Ses personnages gravitent dans un halo d’apaisement et
de sérénité malgré leurs nombreux problèmes. Il n’y a qu’à voir comment est
gérée la pauvreté en toute dignité. Comment la bigamie est vécue dans une
grande complicité entre les deux coépouses dont l’une d’elle est d’origine
berbère. Bigamie qui sera soudée par un veuvage.
D’ailleurs, la présence des femmes est dans toute sa vérité
concrète. Il n’y a pas lieu à la femme rêvée, désirée, troublante et excitante
(la femme-produit de vente). Ce fait n’affaiblit aucunement le plaisir de la
lecture, mais bien au contraire lui octroie une saveur nouvelle et une certaine
élévation qu’un lecteur universel devrait considérer comme une originalité.
Le relationnel au sein de la famille et avec les
personnages du voisinage, autant de points forts que renforce la sublimation
des vraies valeurs, malgré l’ingratitude des circonstances.

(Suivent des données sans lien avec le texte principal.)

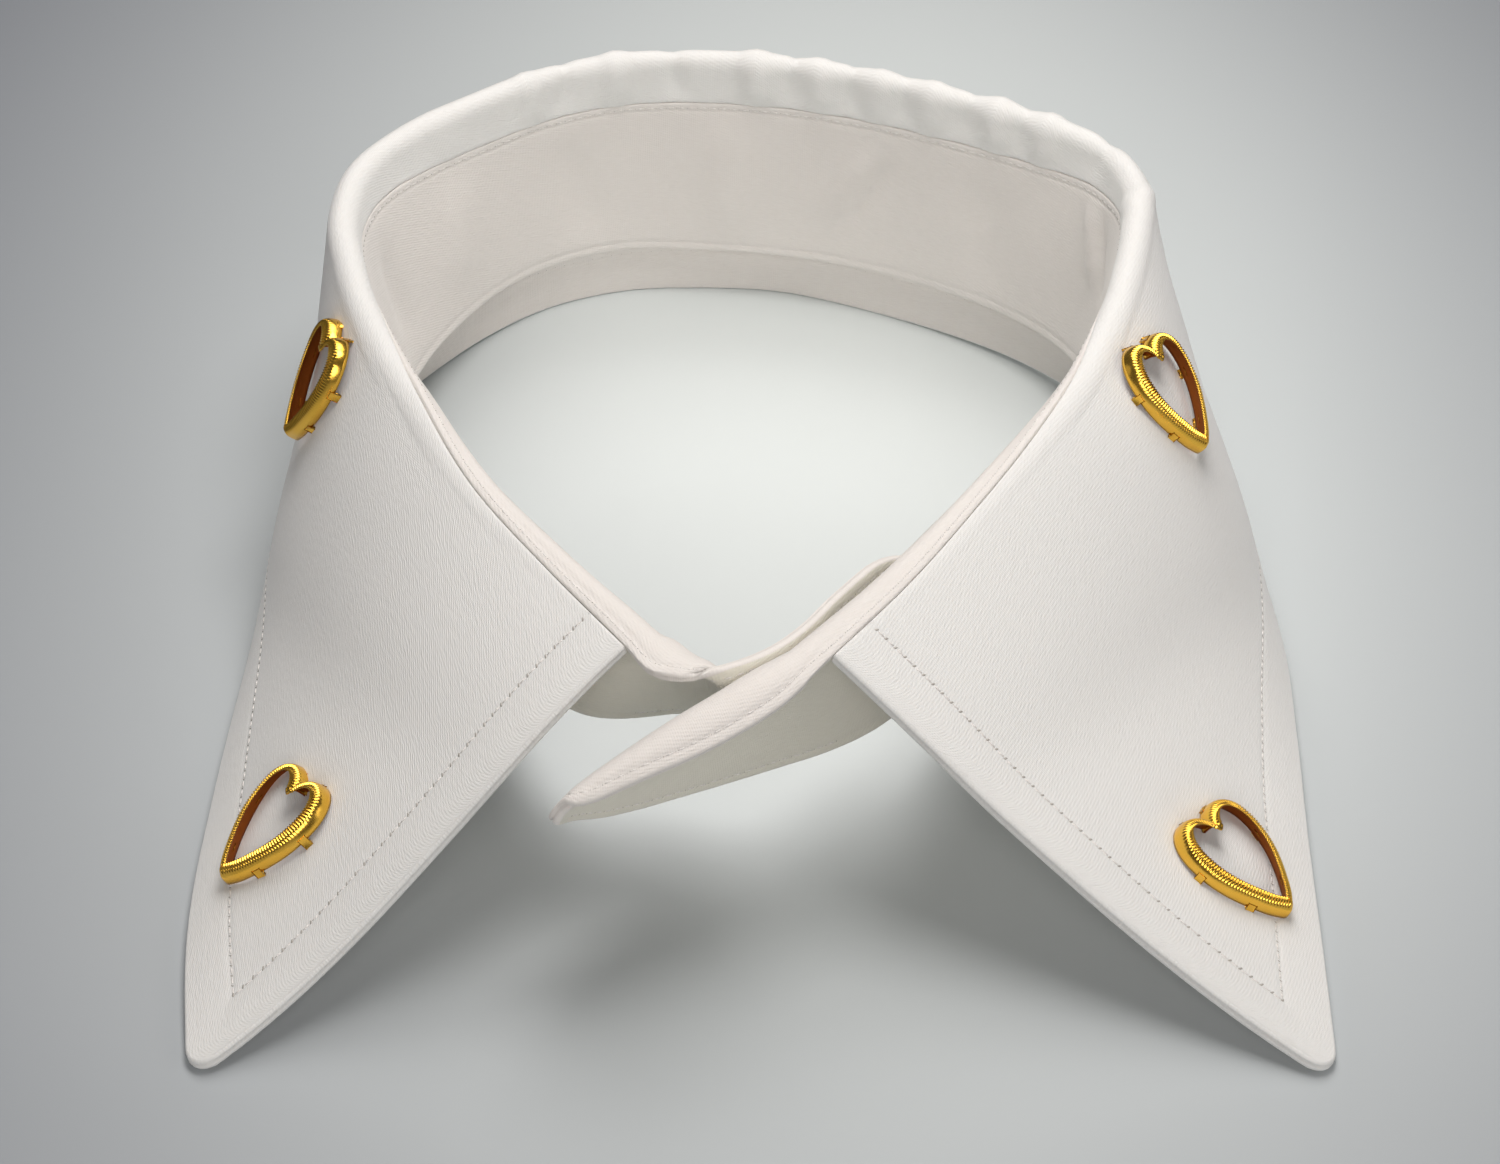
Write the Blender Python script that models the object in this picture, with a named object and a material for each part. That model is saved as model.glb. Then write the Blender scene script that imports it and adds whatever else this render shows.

Et puis cette bibliothèque que le narrateur monte et
démonte au rythme de ses multiples mutations jalonne le texte d’une manière
revigorante, dévoilant la passion de ce dernier pour la lecture. Bibliothèque
concentrant ce plaisir de lire sur la terrasse de la maison de Koulouch à celui
de la grande Bibliothèque municipale.
Un
écrivain, quel que soit son style ou son genre d’expression n’a pas le droit
d’être autrement qu’authentique et intègre. Sartre déclarait à ce
propos : « Qu’il dise la vérité ou qu’il se taise ! »
Mohamed Essbai est un écrivain engagé en ce
qu’il se situe au centre des événements de son époque dont il se fait témoin et
acteur, assumant ainsi son combat. La littérature étant justement un élément de
combat pour qui aurait fait le choix de l’écriture.
Un auteur peut être tout aussi expressif et son style
percutant en optant pour la pudeur et l’authenticité. Aussi, il semble lancer un nouveau type d’écriture
qui se refuse d’être un plagiat d’écriture ou un pastiche de l’Autre.
Edouard Glissant affirmait à ce propos qu’ « une
littérature se détermine autant sur la base de ce qu’elle produit que sur celle
des espérances qu’elle donne. » Cette citation semble convenir
parfaitement à l’entreprise de Mohamed Essbai.